Task details
Each line of the material below should be reproduced exactly.

Dataset content
• • • • • • •

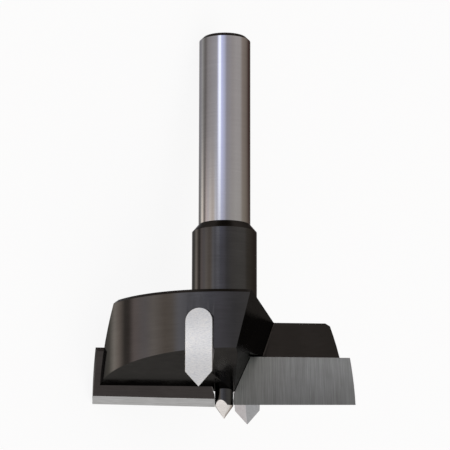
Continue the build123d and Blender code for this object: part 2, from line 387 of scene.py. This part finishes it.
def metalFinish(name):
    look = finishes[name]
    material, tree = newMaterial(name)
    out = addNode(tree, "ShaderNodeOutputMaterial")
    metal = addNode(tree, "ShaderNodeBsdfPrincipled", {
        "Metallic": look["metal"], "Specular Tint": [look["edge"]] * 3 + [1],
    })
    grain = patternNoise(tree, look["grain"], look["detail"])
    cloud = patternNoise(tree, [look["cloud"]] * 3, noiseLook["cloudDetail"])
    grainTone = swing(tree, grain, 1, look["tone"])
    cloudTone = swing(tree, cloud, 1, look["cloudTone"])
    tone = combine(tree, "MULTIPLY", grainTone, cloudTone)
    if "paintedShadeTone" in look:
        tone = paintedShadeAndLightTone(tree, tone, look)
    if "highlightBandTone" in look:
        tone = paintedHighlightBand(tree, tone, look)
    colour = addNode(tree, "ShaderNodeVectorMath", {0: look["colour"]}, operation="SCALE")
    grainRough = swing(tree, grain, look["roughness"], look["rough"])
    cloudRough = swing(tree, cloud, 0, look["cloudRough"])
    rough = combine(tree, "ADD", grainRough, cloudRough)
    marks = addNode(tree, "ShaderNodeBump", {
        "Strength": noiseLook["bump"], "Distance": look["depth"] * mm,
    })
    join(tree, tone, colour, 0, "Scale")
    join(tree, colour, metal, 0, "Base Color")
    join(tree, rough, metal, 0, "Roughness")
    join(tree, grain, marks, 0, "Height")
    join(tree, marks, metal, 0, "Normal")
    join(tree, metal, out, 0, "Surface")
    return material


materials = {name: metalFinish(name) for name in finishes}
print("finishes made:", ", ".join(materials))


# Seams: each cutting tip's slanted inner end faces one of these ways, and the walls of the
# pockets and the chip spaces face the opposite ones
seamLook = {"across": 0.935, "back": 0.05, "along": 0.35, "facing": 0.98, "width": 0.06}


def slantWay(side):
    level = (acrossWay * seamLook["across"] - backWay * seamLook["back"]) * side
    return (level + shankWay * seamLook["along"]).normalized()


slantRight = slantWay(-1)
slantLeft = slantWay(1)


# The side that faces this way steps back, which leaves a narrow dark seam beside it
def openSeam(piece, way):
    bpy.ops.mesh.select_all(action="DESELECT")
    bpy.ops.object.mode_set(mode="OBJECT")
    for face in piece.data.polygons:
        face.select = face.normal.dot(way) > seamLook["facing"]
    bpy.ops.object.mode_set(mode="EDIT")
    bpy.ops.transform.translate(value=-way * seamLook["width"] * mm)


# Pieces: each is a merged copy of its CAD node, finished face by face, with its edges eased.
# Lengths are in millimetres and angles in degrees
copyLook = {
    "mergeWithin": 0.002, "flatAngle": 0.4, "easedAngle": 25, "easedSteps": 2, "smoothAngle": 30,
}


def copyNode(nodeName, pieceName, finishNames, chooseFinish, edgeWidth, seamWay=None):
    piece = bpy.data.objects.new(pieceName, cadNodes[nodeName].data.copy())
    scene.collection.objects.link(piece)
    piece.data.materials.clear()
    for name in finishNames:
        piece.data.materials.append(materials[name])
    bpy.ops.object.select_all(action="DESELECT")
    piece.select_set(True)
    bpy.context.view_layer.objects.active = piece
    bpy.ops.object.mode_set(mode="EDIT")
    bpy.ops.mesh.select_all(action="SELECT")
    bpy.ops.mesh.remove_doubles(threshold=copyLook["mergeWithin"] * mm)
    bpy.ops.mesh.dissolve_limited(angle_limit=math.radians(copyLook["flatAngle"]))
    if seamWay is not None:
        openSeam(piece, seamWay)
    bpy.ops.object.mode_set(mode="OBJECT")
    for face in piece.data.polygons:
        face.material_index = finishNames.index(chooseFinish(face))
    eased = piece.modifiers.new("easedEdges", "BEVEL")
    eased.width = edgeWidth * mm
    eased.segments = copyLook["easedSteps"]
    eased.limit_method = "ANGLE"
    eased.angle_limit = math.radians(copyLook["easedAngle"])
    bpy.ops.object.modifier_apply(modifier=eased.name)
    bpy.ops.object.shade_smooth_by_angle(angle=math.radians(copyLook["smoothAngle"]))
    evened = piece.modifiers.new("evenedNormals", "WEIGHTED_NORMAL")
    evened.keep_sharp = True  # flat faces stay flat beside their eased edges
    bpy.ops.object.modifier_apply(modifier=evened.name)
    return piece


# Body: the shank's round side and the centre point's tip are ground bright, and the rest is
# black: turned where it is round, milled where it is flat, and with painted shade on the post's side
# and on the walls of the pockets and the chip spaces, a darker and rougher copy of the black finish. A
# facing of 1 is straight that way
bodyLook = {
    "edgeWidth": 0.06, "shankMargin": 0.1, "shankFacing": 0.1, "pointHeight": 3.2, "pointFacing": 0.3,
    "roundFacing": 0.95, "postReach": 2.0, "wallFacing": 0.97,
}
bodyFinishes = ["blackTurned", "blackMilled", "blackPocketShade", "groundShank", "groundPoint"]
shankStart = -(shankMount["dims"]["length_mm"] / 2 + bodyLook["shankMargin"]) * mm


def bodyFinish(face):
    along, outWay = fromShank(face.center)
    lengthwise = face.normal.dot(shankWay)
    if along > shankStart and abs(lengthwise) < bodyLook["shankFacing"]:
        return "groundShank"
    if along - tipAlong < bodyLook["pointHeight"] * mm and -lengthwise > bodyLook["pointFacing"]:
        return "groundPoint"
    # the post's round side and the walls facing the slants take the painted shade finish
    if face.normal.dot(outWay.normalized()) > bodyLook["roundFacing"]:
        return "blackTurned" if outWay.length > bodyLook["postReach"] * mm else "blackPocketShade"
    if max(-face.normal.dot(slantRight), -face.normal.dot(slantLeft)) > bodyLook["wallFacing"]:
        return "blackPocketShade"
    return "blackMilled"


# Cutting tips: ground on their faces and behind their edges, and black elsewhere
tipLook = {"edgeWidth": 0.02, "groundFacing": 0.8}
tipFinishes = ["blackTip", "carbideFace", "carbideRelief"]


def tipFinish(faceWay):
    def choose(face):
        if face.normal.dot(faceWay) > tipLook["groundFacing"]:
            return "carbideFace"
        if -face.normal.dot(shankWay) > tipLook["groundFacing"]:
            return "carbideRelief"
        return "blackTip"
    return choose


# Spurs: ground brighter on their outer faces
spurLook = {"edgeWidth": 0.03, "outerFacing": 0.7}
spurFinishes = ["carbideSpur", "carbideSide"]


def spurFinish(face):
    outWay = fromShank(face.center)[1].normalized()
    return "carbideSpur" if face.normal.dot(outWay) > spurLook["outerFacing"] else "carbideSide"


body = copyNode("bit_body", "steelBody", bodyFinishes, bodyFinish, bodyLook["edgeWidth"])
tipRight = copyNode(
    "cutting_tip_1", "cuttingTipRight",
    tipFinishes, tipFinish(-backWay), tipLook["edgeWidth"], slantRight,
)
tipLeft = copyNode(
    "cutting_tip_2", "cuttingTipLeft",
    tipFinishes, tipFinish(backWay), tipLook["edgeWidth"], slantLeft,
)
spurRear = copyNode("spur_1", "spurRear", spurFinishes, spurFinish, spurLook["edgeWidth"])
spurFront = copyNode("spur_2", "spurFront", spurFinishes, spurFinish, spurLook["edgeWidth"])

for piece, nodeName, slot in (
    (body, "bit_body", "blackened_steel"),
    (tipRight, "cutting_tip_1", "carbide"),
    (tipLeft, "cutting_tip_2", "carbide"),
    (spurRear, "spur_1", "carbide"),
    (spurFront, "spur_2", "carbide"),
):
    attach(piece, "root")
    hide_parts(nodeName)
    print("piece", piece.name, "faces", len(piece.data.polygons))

• • • • • • •

The completed task
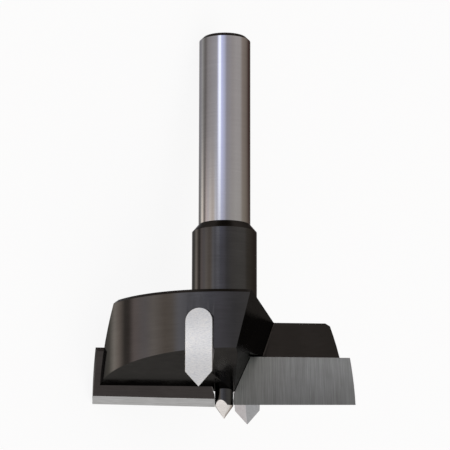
Continue the build123d and Blender code for this object: part 2, from line 387 of scene.py. This part finishes it.
def metalFinish(name):
    look = finishes[name]
    material, tree = newMaterial(name)
    out = addNode(tree, "ShaderNodeOutputMaterial")
    metal = addNode(tree, "ShaderNodeBsdfPrincipled", {
        "Metallic": look["metal"], "Specular Tint": [look["edge"]] * 3 + [1],
    })
    grain = patternNoise(tree, look["grain"], look["detail"])
    cloud = patternNoise(tree, [look["cloud"]] * 3, noiseLook["cloudDetail"])
    grainTone = swing(tree, grain, 1, look["tone"])
    cloudTone = swing(tree, cloud, 1, look["cloudTone"])
    tone = combine(tree, "MULTIPLY", grainTone, cloudTone)
    if "paintedShadeTone" in look:
        tone = paintedShadeAndLightTone(tree, tone, look)
    if "highlightBandTone" in look:
        tone = paintedHighlightBand(tree, tone, look)
    colour = addNode(tree, "ShaderNodeVectorMath", {0: look["colour"]}, operation="SCALE")
    grainRough = swing(tree, grain, look["roughness"], look["rough"])
    cloudRough = swing(tree, cloud, 0, look["cloudRough"])
    rough = combine(tree, "ADD", grainRough, cloudRough)
    marks = addNode(tree, "ShaderNodeBump", {
        "Strength": noiseLook["bump"], "Distance": look["depth"] * mm,
    })
    join(tree, tone, colour, 0, "Scale")
    join(tree, colour, metal, 0, "Base Color")
    join(tree, rough, metal, 0, "Roughness")
    join(tree, grain, marks, 0, "Height")
    join(tree, marks, metal, 0, "Normal")
    join(tree, metal, out, 0, "Surface")
    return material


materials = {name: metalFinish(name) for name in finishes}
print("finishes made:", ", ".join(materials))


# Seams: each cutting tip's slanted inner end faces one of these ways, and the walls of the
# pockets and the chip spaces face the opposite ones
seamLook = {"across": 0.935, "back": 0.05, "along": 0.35, "facing": 0.98, "width": 0.06}


def slantWay(side):
    level = (acrossWay * seamLook["across"] - backWay * seamLook["back"]) * side
    return (level + shankWay * seamLook["along"]).normalized()


slantRight = slantWay(-1)
slantLeft = slantWay(1)


# The side that faces this way steps back, which leaves a narrow dark seam beside it
def openSeam(piece, way):
    bpy.ops.mesh.select_all(action="DESELECT")
    bpy.ops.object.mode_set(mode="OBJECT")
    for face in piece.data.polygons:
        face.select = face.normal.dot(way) > seamLook["facing"]
    bpy.ops.object.mode_set(mode="EDIT")
    bpy.ops.transform.translate(value=-way * seamLook["width"] * mm)


# Pieces: each is a merged copy of its CAD node, finished face by face, with its edges eased.
# Lengths are in millimetres and angles in degrees
copyLook = {
    "mergeWithin": 0.002, "flatAngle": 0.4, "easedAngle": 25, "easedSteps": 2, "smoothAngle": 30,
}


def copyNode(nodeName, pieceName, finishNames, chooseFinish, edgeWidth, seamWay=None):
    piece = bpy.data.objects.new(pieceName, cadNodes[nodeName].data.copy())
    scene.collection.objects.link(piece)
    piece.data.materials.clear()
    for name in finishNames:
        piece.data.materials.append(materials[name])
    bpy.ops.object.select_all(action="DESELECT")
    piece.select_set(True)
    bpy.context.view_layer.objects.active = piece
    bpy.ops.object.mode_set(mode="EDIT")
    bpy.ops.mesh.select_all(action="SELECT")
    bpy.ops.mesh.remove_doubles(threshold=copyLook["mergeWithin"] * mm)
    bpy.ops.mesh.dissolve_limited(angle_limit=math.radians(copyLook["flatAngle"]))
    if seamWay is not None:
        openSeam(piece, seamWay)
    bpy.ops.object.mode_set(mode="OBJECT")
    for face in piece.data.polygons:
        face.material_index = finishNames.index(chooseFinish(face))
    eased = piece.modifiers.new("easedEdges", "BEVEL")
    eased.width = edgeWidth * mm
    eased.segments = copyLook["easedSteps"]
    eased.limit_method = "ANGLE"
    eased.angle_limit = math.radians(copyLook["easedAngle"])
    bpy.ops.object.modifier_apply(modifier=eased.name)
    bpy.ops.object.shade_smooth_by_angle(angle=math.radians(copyLook["smoothAngle"]))
    evened = piece.modifiers.new("evenedNormals", "WEIGHTED_NORMAL")
    evened.keep_sharp = True  # flat faces stay flat beside their eased edges
    bpy.ops.object.modifier_apply(modifier=evened.name)
    return piece


# Body: the shank's round side and the centre point's tip are ground bright, and the rest is
# black: turned where it is round, milled where it is flat, and with painted shade on the post's side
# and on the walls of the pockets and the chip spaces, a darker and rougher copy of the black finish. A
# facing of 1 is straight that way
bodyLook = {
    "edgeWidth": 0.06, "shankMargin": 0.1, "shankFacing": 0.1, "pointHeight": 3.2, "pointFacing": 0.3,
    "roundFacing": 0.95, "postReach": 2.0, "wallFacing": 0.97,
}
bodyFinishes = ["blackTurned", "blackMilled", "blackPocketShade", "groundShank", "groundPoint"]
shankStart = -(shankMount["dims"]["length_mm"] / 2 + bodyLook["shankMargin"]) * mm


def bodyFinish(face):
    along, outWay = fromShank(face.center)
    lengthwise = face.normal.dot(shankWay)
    if along > shankStart and abs(lengthwise) < bodyLook["shankFacing"]:
        return "groundShank"
    if along - tipAlong < bodyLook["pointHeight"] * mm and -lengthwise > bodyLook["pointFacing"]:
        return "groundPoint"
    # the post's round side and the walls facing the slants take the painted shade finish
    if face.normal.dot(outWay.normalized()) > bodyLook["roundFacing"]:
        return "blackTurned" if outWay.length > bodyLook["postReach"] * mm else "blackPocketShade"
    if max(-face.normal.dot(slantRight), -face.normal.dot(slantLeft)) > bodyLook["wallFacing"]:
        return "blackPocketShade"
    return "blackMilled"


# Cutting tips: ground on their faces and behind their edges, and black elsewhere
tipLook = {"edgeWidth": 0.02, "groundFacing": 0.8}
tipFinishes = ["blackTip", "carbideFace", "carbideRelief"]


def tipFinish(faceWay):
    def choose(face):
        if face.normal.dot(faceWay) > tipLook["groundFacing"]:
            return "carbideFace"
        if -face.normal.dot(shankWay) > tipLook["groundFacing"]:
            return "carbideRelief"
        return "blackTip"
    return choose


# Spurs: ground brighter on their outer faces
spurLook = {"edgeWidth": 0.03, "outerFacing": 0.7}
spurFinishes = ["carbideSpur", "carbideSide"]


def spurFinish(face):
    outWay = fromShank(face.center)[1].normalized()
    return "carbideSpur" if face.normal.dot(outWay) > spurLook["outerFacing"] else "carbideSide"


body = copyNode("bit_body", "steelBody", bodyFinishes, bodyFinish, bodyLook["edgeWidth"])
tipRight = copyNode(
    "cutting_tip_1", "cuttingTipRight",
    tipFinishes, tipFinish(-backWay), tipLook["edgeWidth"], slantRight,
)
tipLeft = copyNode(
    "cutting_tip_2", "cuttingTipLeft",
    tipFinishes, tipFinish(backWay), tipLook["edgeWidth"], slantLeft,
)
spurRear = copyNode("spur_1", "spurRear", spurFinishes, spurFinish, spurLook["edgeWidth"])
spurFront = copyNode("spur_2", "spurFront", spurFinishes, spurFinish, spurLook["edgeWidth"])

for piece, nodeName, slot in (
    (body, "bit_body", "blackened_steel"),
    (tipRight, "cutting_tip_1", "carbide"),
    (tipLeft, "cutting_tip_2", "carbide"),
    (spurRear, "spur_1", "carbide"),
    (spurFront, "spur_2", "carbide"),
):
    attach(piece, "root")
    hide_parts(nodeName)
    print("piece", piece.name, "faces", len(piece.data.polygons))